GIVEN EXERCISE: Quote every line as given.

DATA LINES:
______

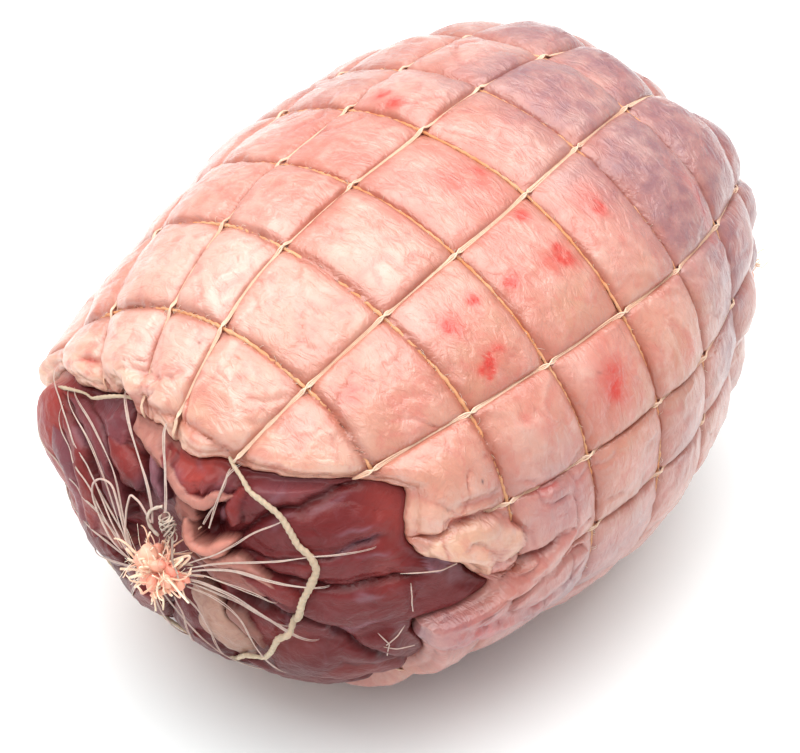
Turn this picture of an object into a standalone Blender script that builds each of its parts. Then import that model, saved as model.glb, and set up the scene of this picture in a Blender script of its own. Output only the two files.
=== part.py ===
# Boned turkey rolled in its own skin and held in a knitted elastic net.
# Metres, +Z up. The roll lies along X, with its tied end at -X, and rests on the plane Z = 0.
# The surface is ruled by the net: a row number runs along the roll from hoop to hoop, and a
# column number runs round it from strand to strand. Sizes below are in millimetres.
import math

import bmesh
import bpy
import numpy as np
from mathutils import Matrix, Vector

MM = 0.001
NAME = "rolled_turkey_roast"

# The roll: a barrel about the X axis, widest at X = 0 before it is set on its place
ROLL_RADIUS = 70.4
NEAR_LENGTH = 102.0
FAR_LENGTH = 98.0
END_FULLNESS = 2.7  # exponent of the profile: 2 is an ellipse, more is blunter
HEIGHT_RATIO = 0.911  # height of the roll's section over its width
END_LIFT = 2.9  # how far the axis has risen 80 mm out from the middle
SLUMP = 3.0  # how far the lower flanks bulge under the meat's own weight
THIGH = (-80.0, 54.0, 27.0, 26.0, 5.0)  # bulge: degrees from the top, along, half width, half length, height
NEAR_TIE = (0.0, -3.0)  # Y and Z of the tied end, off the axis
FAR_TIE = (-22.0, -12.0)
REST_LEVEL = -65.1  # height of the flat spot under the roll, from the axis
PLACE = (3.3, 0.0)  # X and Y by which the roll is moved to centre its box

# The net
HOOP_RUNS = (5, 19, 39.5, 64, 90, 115.5, 142.5, 165, 190.5, 216, 240, 258, 271.5)  # along the profile
STRANDS_SEEN = (-44, -23.5, -4.8, 20.3, 50.5, 72.5, 91, 115)  # degrees from the top, at X = 0
STRAND_DRIFT = (0, -3, 1, -2.5, 5, 4, 3, 0)  # degrees gained over 100 mm along the roll
DRIFT_REACH = 60.0  # beyond this distance from the middle the strands turn no more
STRANDS_BEHIND = 8
CORD_WIDTH = 1.6
CORD_HEIGHT = 1.4
PINCH = 0.8  # width of the cords in the rings at the ties, over their width elsewhere
TIE_DEPTH = 3.5  # how deep the cords dive to the near tie
LOOSE_HOOP = 2
LOOSE_SWING = 1.2  # how far the loose hoop strays to either side of its line
LOOSE_DRAWN = 2.5  # how far it is drawn towards the tie on top
HOOP_GROOVE = 2.0
STRAND_GROOVE = 1.5
PILLOW = 2.2  # how far the skin swells between cords
PILLOW_SPREAD = 0.4
GROOVE_FLOOR = 0.05  # share of a cell that is flat beside a cord
SHOULDER = 0.33  # share of a cell over which it swells to its full height
FULL_FROM = 50.0  # radius from which pillows have their full height
SPLIT = 3  # pieces that one side of a net cell is divided into

# Skin and meat
SKIN_THICKNESS = 4.4  # with its fat, below the barrel
THINNEST_SKIN = 1.2  # what is left of that at the far tie
POLE_DIP = (0.8, 1.5, 2.5)  # how deep the skin, its lining and the meat dip at the far tie
LIP_ROUND = 1.2  # how far the rounded lip stands out from the hem
MEAT_CLEAR = 0.125  # how far in front of the hem, as a share of a row, the meat dives under it
GAP = 0.35  # clear space between neighbouring solids
CORD_CLEAR = 0.8  # height of a cord's underside over its groove
MEAT_LEVEL = -1.6
END_HOLLOW = 6.0  # how deep the bare meat sinks towards the tie
HOLLOW_REACH = 20.0
ROW_PACK = 0.03  # least share of a row between rings, behind the hem and before it
BARE_PACK = 0.04
LIP_EDGE = 0.35  # share of its height that a pillow has at the hem
LIP_ROLL = 5.0  # distance behind the hem where it has its full height
LINING_ROWS = [0, 2, 5, 11, 17, 23, 26, 28, 29]  # which of the skin's rings the coarser lining has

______

TASK RESULT:
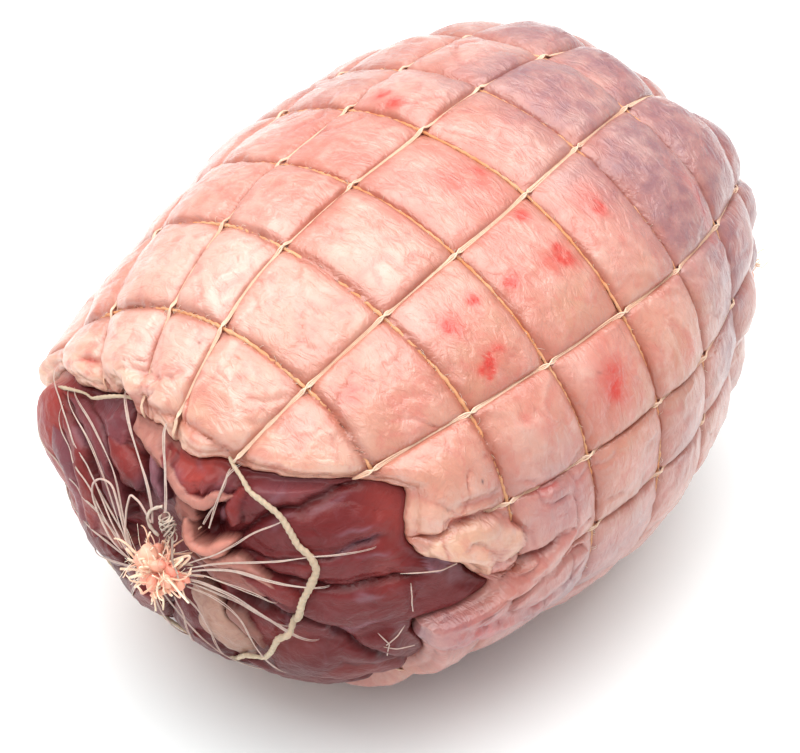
Turn this picture of an object into a standalone Blender script that builds each of its parts. Then import that model, saved as model.glb, and set up the scene of this picture in a Blender script of its own. Output only the two files.
=== part.py ===
# Boned turkey rolled in its own skin and held in a knitted elastic net.
# Metres, +Z up. The roll lies along X, with its tied end at -X, and rests on the plane Z = 0.
# The surface is ruled by the net: a row number runs along the roll from hoop to hoop, and a
# column number runs round it from strand to strand. Sizes below are in millimetres.
import math

import bmesh
import bpy
import numpy as np
from mathutils import Matrix, Vector

MM = 0.001
NAME = "rolled_turkey_roast"

# The roll: a barrel about the X axis, widest at X = 0 before it is set on its place
ROLL_RADIUS = 70.4
NEAR_LENGTH = 102.0
FAR_LENGTH = 98.0
END_FULLNESS = 2.7  # exponent of the profile: 2 is an ellipse, more is blunter
HEIGHT_RATIO = 0.911  # height of the roll's section over its width
END_LIFT = 2.9  # how far the axis has risen 80 mm out from the middle
SLUMP = 3.0  # how far the lower flanks bulge under the meat's own weight
THIGH = (-80.0, 54.0, 27.0, 26.0, 5.0)  # bulge: degrees from the top, along, half width, half length, height
NEAR_TIE = (0.0, -3.0)  # Y and Z of the tied end, off the axis
FAR_TIE = (-22.0, -12.0)
REST_LEVEL = -65.1  # height of the flat spot under the roll, from the axis
PLACE = (3.3, 0.0)  # X and Y by which the roll is moved to centre its box

# The net
HOOP_RUNS = (5, 19, 39.5, 64, 90, 115.5, 142.5, 165, 190.5, 216, 240, 258, 271.5)  # along the profile
STRANDS_SEEN = (-44, -23.5, -4.8, 20.3, 50.5, 72.5, 91, 115)  # degrees from the top, at X = 0
STRAND_DRIFT = (0, -3, 1, -2.5, 5, 4, 3, 0)  # degrees gained over 100 mm along the roll
DRIFT_REACH = 60.0  # beyond this distance from the middle the strands turn no more
STRANDS_BEHIND = 8
CORD_WIDTH = 1.6
CORD_HEIGHT = 1.4
PINCH = 0.8  # width of the cords in the rings at the ties, over their width elsewhere
TIE_DEPTH = 3.5  # how deep the cords dive to the near tie
LOOSE_HOOP = 2
LOOSE_SWING = 1.2  # how far the loose hoop strays to either side of its line
LOOSE_DRAWN = 2.5  # how far it is drawn towards the tie on top
HOOP_GROOVE = 2.0
STRAND_GROOVE = 1.5
PILLOW = 2.2  # how far the skin swells between cords
PILLOW_SPREAD = 0.4
GROOVE_FLOOR = 0.05  # share of a cell that is flat beside a cord
SHOULDER = 0.33  # share of a cell over which it swells to its full height
FULL_FROM = 50.0  # radius from which pillows have their full height
SPLIT = 3  # pieces that one side of a net cell is divided into

# Skin and meat
SKIN_THICKNESS = 4.4  # with its fat, below the barrel
THINNEST_SKIN = 1.2  # what is left of that at the far tie
POLE_DIP = (0.8, 1.5, 2.5)  # how deep the skin, its lining and the meat dip at the far tie
LIP_ROUND = 1.2  # how far the rounded lip stands out from the hem
MEAT_CLEAR = 0.125  # how far in front of the hem, as a share of a row, the meat dives under it
GAP = 0.35  # clear space between neighbouring solids
CORD_CLEAR = 0.8  # height of a cord's underside over its groove
MEAT_LEVEL = -1.6
END_HOLLOW = 6.0  # how deep the bare meat sinks towards the tie
HOLLOW_REACH = 20.0
ROW_PACK = 0.03  # least share of a row between rings, behind the hem and before it
BARE_PACK = 0.04
LIP_EDGE = 0.35  # share of its height that a pillow has at the hem
LIP_ROLL = 5.0  # distance behind the hem where it has its full height
LINING_ROWS = [0, 2, 5, 11, 17, 23, 26, 28, 29]  # which of the skin's rings the coarser lining has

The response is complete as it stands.